If it were up to me, I would be in the very same place as all of my friends. I mean, I would have just what I always planned and be happy, right? Honestly, I’m not so sure I would be. I firmly believe that God is in control of my life. I’m so glad that it’s not all up to me. I mean, just recently, I would have taken a job being an assistant to the person who’s job I really wanted. God said “no” and I cried… like a baby. He had something better in mind though. I love the job I have now and I love that He wouldn’t allow me to settle on anything less than what He had planned.
It’s taken me a while to really catch on. He has been saying “no” to all kinds of things, not because He likes my friends better than me, but because He has a different plan and refuses to let me settle for less then the best He has for me. One great example is a when a little over a year and half ago I couldn’t find a job. I had been let go of my first teaching job because of budget cuts that were taking place in my county and all surrounding counties. I thought I was going to have to go back to waiting tables. The only job I could get was at a school three and a half hours away from all of my friends. I was heartbroken… That year turned out to be amazing in so many ways. I made some wonderful new friends and grew closer to a few old friends that moved there because they needed a job too. This would have been enough, but God had more. He showed me that I could thrive and grow off a little independence. Because of this new found reality, I was able to make a big leap of faith and sell just about everything I own and move to Germany for a couple of years. This is where I am now… something I’ve always wanted to do. The adventurous heart I was too scared to reveal God grew and nurtured. Sure, it would be easier to just have the husband and baby now.

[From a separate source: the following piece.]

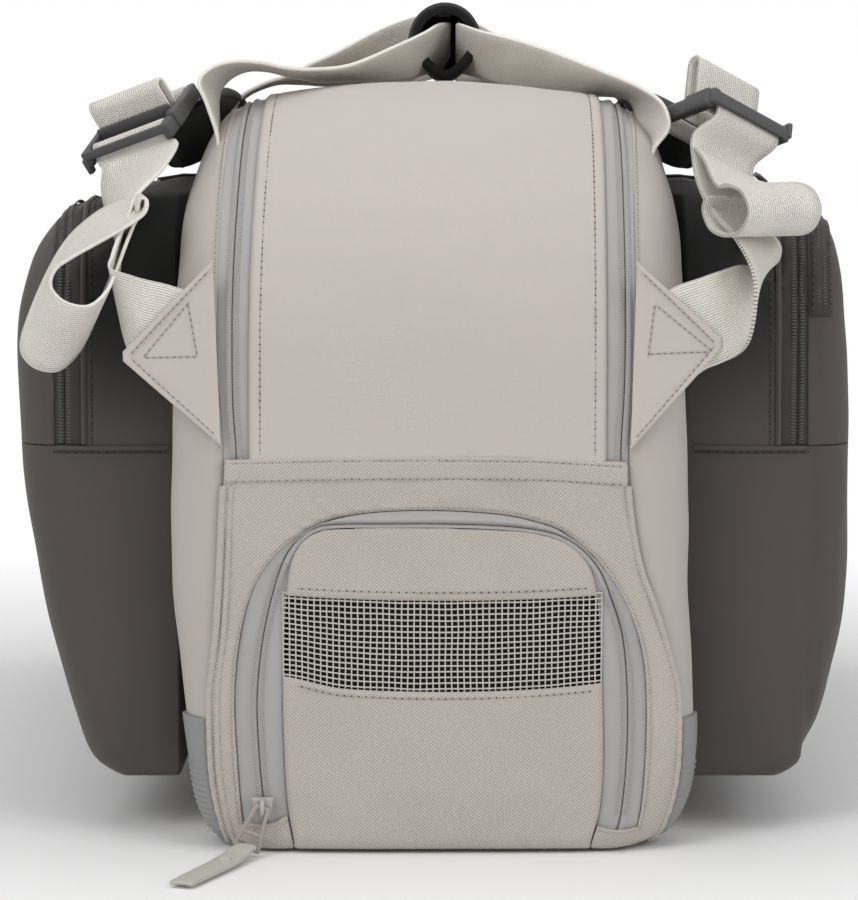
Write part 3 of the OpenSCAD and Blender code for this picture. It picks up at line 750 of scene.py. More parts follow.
# ---------------------------------------------------------------- body panels
def side_wall_piece(side):
    """One side wall, wrapping the rounded corner and running in behind the compartment."""
    word = WORD[side]
    around = [0, 0.08, 0.2, 0.35, 0.5, 0.65, 0.8, 0.92, 1.0]
    inward = [0.02, 0.05, 0.09, 0.14, 0.2, 0.28, 0.38, 0.5, 0.65, 0.8, 1.0]
    columns = len(around) + len(inward) - 1
    hem = 1.4

    def place(u, v):
        i = min(int(u * columns + 0.5), columns)
        s = 3 + (S_END - 6) * v
        if i < len(around):
            return wall_point(side, s, around[i], 0.0, -hem * (1 - ease(0.0, 0.1, around[i])))
        return wall_point(side, s, 1.0, inward[i - len(around)])

    bm = sheet_mesh(columns, 190, place, lambda u, v: (u * 120, v * S_END))
    face_away(bm)
    finish_piece("side_wall_%s" % word, bm, "bag", "side_cloth", 3.0, smooth=1)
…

But… where is the anticipation in that? Where is the romance? I feel scared and excited and more feelings I can’t quite pinpoint. Like one being pursued in love, I feel I am being pursued in life.

2 comments:

  1. Angie, what a wonderful blog! I am convinced more than ever that God brought you and Katie together, to develop each other's strengths and be there for each other during the down times. What would life be without friends? You are a beautiful young lady with such an amazing heart - I know God had someone just perfect for you out there - someone you may not have considered if you hadn't gone through the experiences you're going through right now!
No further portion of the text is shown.